Data processing assessments must be made available to the Colorado Attorney General upon request.
Enforcement and Penalties
The Colorado Attorney General and Colorado District Attorneys are granted exclusive authority to enforce the CPA. Violations of the CPA will constitute a deceptive trade practice carrying penalties of up to $2,000 per violation, but not more than $500,000 per series of violations. In addition to seeking monetary penalties, the Colorado Attorney General and Colorado District Attorneys are able seek injunctive relief to enjoin violations of the CPA. Importantly, the CPA explicitly excludes a private right of action.
Until January 1, 2025, controllers will receive an opportunity to cure violations within 60 days before facing an enforcement action.

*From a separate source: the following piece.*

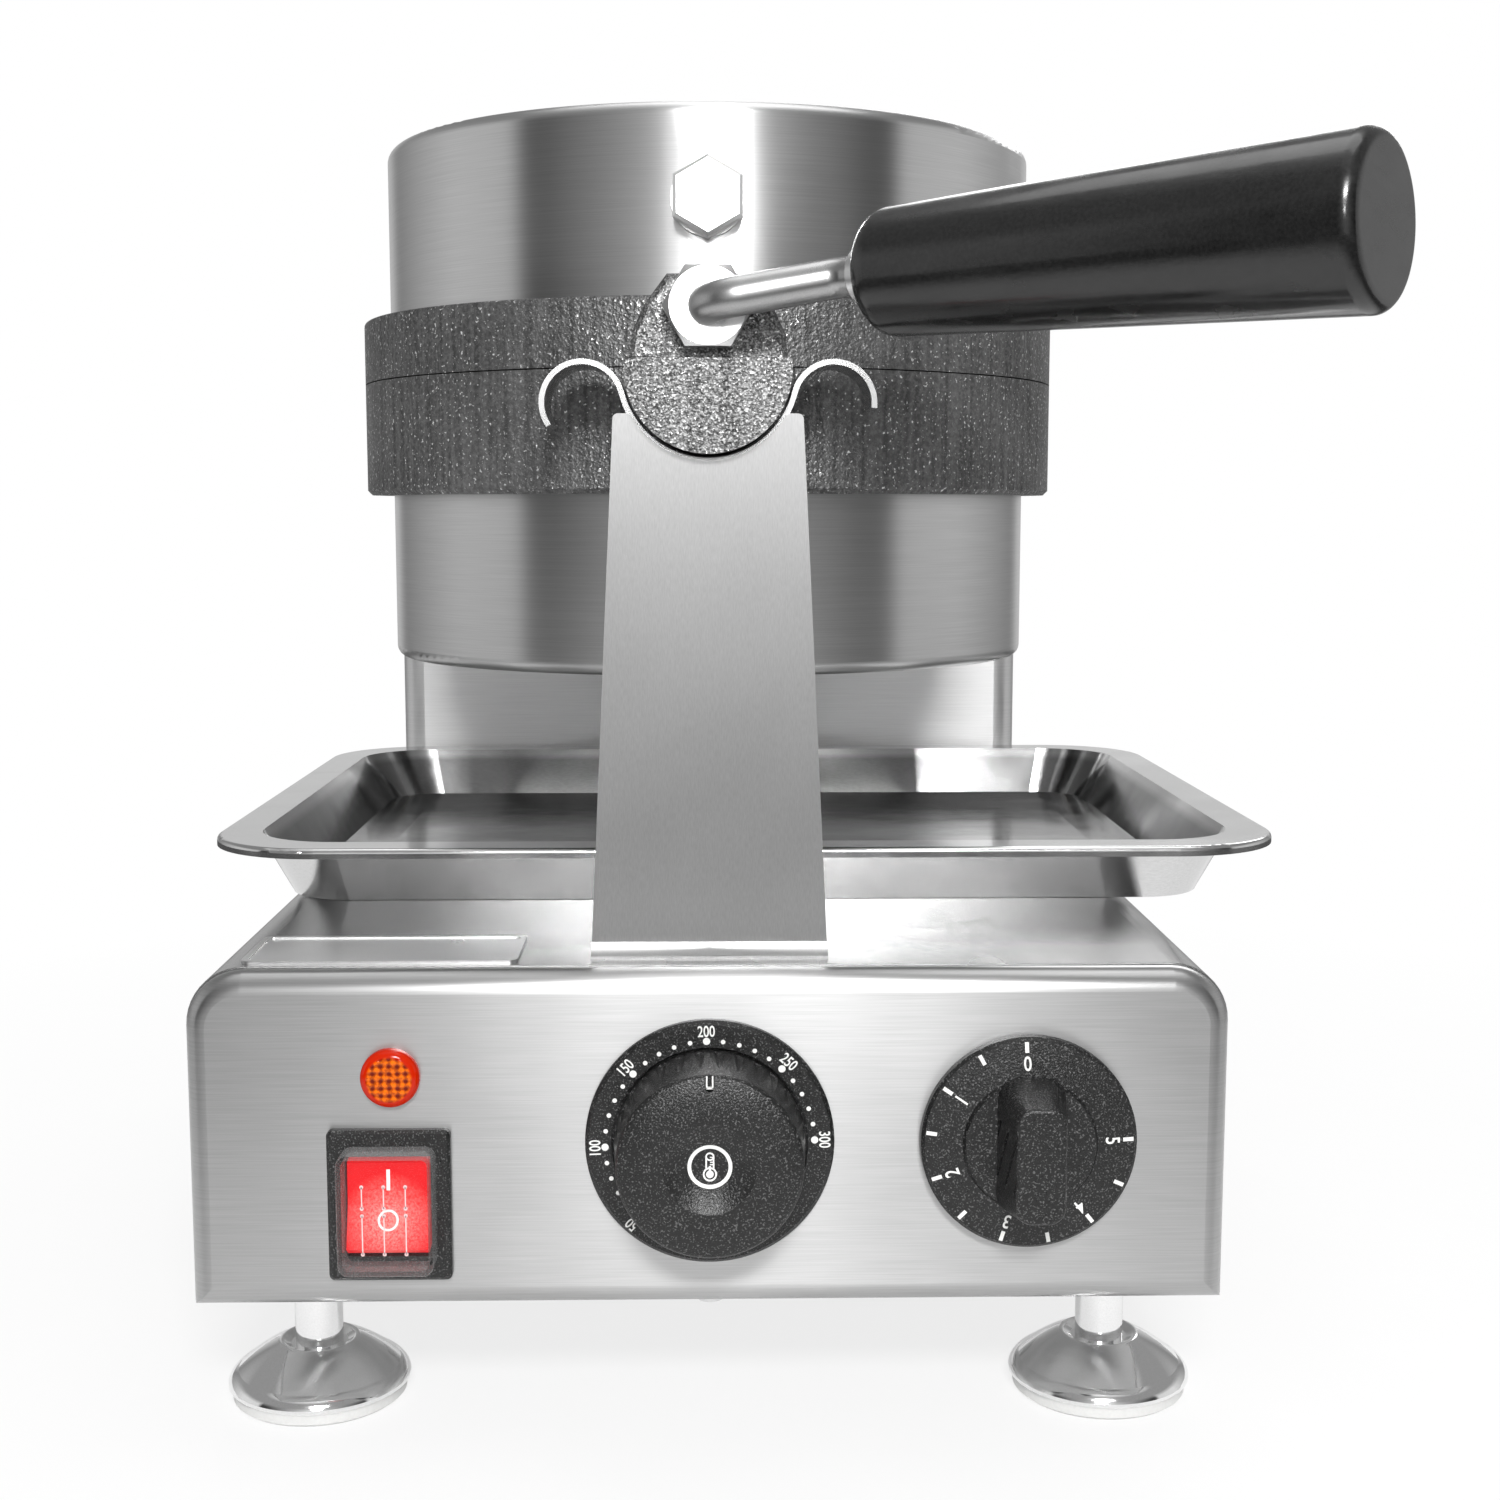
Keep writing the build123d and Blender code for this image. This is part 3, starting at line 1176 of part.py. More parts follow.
with BuildPart() as terminal_block:
    with BuildSketch(level(BASE_BOTTOM + SHEET)):
        with Locations(TERMINAL_SPOT):
            Rectangle(60, 20)
    extrude(amount=TERMINAL_HEIGHT)
    with BuildSketch(level(BASE_BOTTOM + SHEET + TERMINAL_HEIGHT)):
        with Locations(TERMINAL_SPOT):
            with GridLocations(11, 9, 5, 2):
                Circle(2.2)
    extrude(amount=-6, mode=Mode.SUBTRACT)
save(terminal_block, "terminal_block")

CABLE_R = 3.9
GLAND_OUT = 8.9
with BuildPart() as cable_gland:
    gland = turned_forward(GLAND_X, GLAND_Z, BACK_Y)
    with BuildSketch(gland):
        Polygon(
            (CABLE_R, 8.0),
            (9.6, 8.0),
            (9.6, 0),
            (GLAND_NECK_R, 0),
            (GLAND_NECK_R, -SHEET),
            (11.0, -SHEET),
            (11.0, -SHEET - 3.4),
            (8.6, -SHEET - 4.2),
            (6.6, -SHEET - GLAND_OUT),
            (CABLE_R, -SHEET - GLAND_OUT),
            align=None,
        )
    spin(gland)
save(cable_gland, "cable_gland")

# ---------------------------------------------------------------- feet

foot_names = ["front_left", "front_right", "rear_left", "rear_right"]
PAD = 3.2               # thickness of the pad under the bell
NECK_R = 9.6            # where the bell's slope meets the flare of the stem
NECK_Z = 13.4
SHOULDER_Z = BASE_BOTTOM - STEM_GAP
STUD_TOP = BASE_BOTTOM + STUD_LENGTH

for foot_name, (foot_x, foot_y) in zip(foot_names, foot_spots):
    with BuildPart() as foot:
        bell = turned_upright(foot_x, foot_y)
        with BuildSketch(bell):
            with BuildLine():
                Polyline((0, PAD), (FOOT_R - 0.6, PAD), (FOOT_R, PAD + 0.6), (FOOT_R, 4.6))
                ThreePointArc((FOOT_R, 4.6), (FOOT_R - 0.8, 6.0), (FOOT_R - 2.4, 7.2))
                ThreePointArc((FOOT_R - 2.4, 7.2), (14.4, 10.6), (NECK_R, NECK_Z))
                ThreePointArc((NECK_R, NECK_Z), (8.8, 13.7), (8.0, 13.4))
                Polyline((8.0, 13.4), (6.6, 12.6), (STEM_R, 12.6), (STEM_R, SHOULDER_Z))
                Polyline((STEM_R, SHOULDER_Z), (STUD_R, SHOULDER_Z), (STUD_R, STUD_TOP), (0, STUD_TOP))
                Line((0, STUD_TOP), (0, PAD))
            make_face()
        spin(bell)
    save(foot, f"foot_{foot_name}")

    with BuildPart() as foot_pad:
        pad = turned_upright(foot_x, foot_y)
        with BuildSketch(pad):
            Polygon(
                (0, 0),
                (FOOT_R - 2.2, 0),
                (FOOT_R - 1.0, 0.9),
                (FOOT_R - 0.9, PAD),
                (0, PAD),
                align=None,
            )
        spin(pad)
    save(foot_pad, f"foot_pad_{foot_name}")
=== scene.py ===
import json
from math import cos, pi, radians, sin

import bmesh
import bpy
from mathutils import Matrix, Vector


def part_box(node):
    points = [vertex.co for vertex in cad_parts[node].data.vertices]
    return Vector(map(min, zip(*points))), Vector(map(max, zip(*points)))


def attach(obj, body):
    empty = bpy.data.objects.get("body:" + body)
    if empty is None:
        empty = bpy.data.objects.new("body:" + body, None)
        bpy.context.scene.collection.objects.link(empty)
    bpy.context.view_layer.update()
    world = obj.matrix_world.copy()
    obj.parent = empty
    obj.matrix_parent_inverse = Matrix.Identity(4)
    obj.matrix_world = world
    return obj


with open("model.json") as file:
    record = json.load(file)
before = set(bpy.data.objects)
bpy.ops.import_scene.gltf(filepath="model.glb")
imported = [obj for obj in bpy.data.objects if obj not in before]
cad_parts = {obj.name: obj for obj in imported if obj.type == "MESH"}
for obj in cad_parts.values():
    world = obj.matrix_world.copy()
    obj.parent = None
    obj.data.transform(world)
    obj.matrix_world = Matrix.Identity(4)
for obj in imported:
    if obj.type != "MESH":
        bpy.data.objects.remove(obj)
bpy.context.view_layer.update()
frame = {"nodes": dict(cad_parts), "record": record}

# A rotary waffle maker in a plain studio. Metres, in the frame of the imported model:
# X to the right, Y to the back, Z up, the counter at zero.

scene = bpy.context.scene
MM = 0.001


def centre(node):
    """Middle of a node's box."""
    low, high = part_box(node)
    return (Vector(low) + Vector(high)) / 2


# ---------------------------------------------------------------- camera and lights

CAMERA_SPOT = (-0.0092, -0.5594, 0.2095)
CAMERA_TILT = 83.092    # degrees up from straight down
CAMERA_TURN = -1.114    # degrees to the left of straight back
CAMERA_LENS = 48.14     # mm, on a sensor 36 mm wide

camera_data = bpy.data.cameras.new("camera")
camera_data.lens = CAMERA_LENS
camera_data.sensor_width = 36.0
camera_data.clip_start = 0.01
camera = bpy.data.objects.new("camera", camera_data)
camera.location = CAMERA_SPOT
camera.rotation_euler = (radians(CAMERA_TILT), 0.0, radians(CAMERA_TURN))
scene.collection.objects.link(camera)
scene.camera = camera
scene.view_settings.view_transform = "Standard"

LIGHTS = {
    # name: (spot, height of the light, watts)
    "key_light": ((0.03, -1.0, 0.68), 0.15, 10.5),
    "panel_light": ((-0.01, -1.05, 0.4), 0.08, 1.0),
    "top_light": ((0.1, 0.1, 1.5), 0.7, 4.0),
    "back_light": ((0.5, 1.4, 1.0), 0.6, 7.0),
}


def soft_light(name, spot, target, size, watts):
    """Area light, twice as wide as high, that looks at a point."""
    data = bpy.data.lights.new(name, "AREA")
    data.shape = "RECTANGLE"
    data.size = 2 * size
    data.size_y = size
    data.energy = watts
    light = bpy.data.objects.new(name, data)
    light.location = spot
    light.rotation_euler = (Vector(target) - Vector(spot)).to_track_quat("-Z", "Y").to_euler()
    scene.collection.objects.link(light)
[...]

The Colorado Attorney General is also authorized to promulgate rules under the CPA. By July 1, 2023, the Attorney General must promulgate rules for universal opt-out mechanisms related to the processing of personal data for targeted advertising or the sale of personal data. By January 1, 2025, the Attorney General may adopt additional rules “govern[ing] the process of issuing opinion letters and interpretive guidance to develop an operational framework for business that includes a good faith reliance defense of an action that may otherwise constitute a violation of [the CPA].” Such rules must become effective by July 1, 2025.
While July 1, 2023 may seem far away, businesses should begin familiarizing themselves with the CPA and address necessary compliance measures at the same time they institute compliance measures for the Virginia Consumer Data Protection Act and the California Privacy Rights Act, which take effect January 1, 2023.
1 Processor is defined as “a person that processes personal data on behalf of a controller.”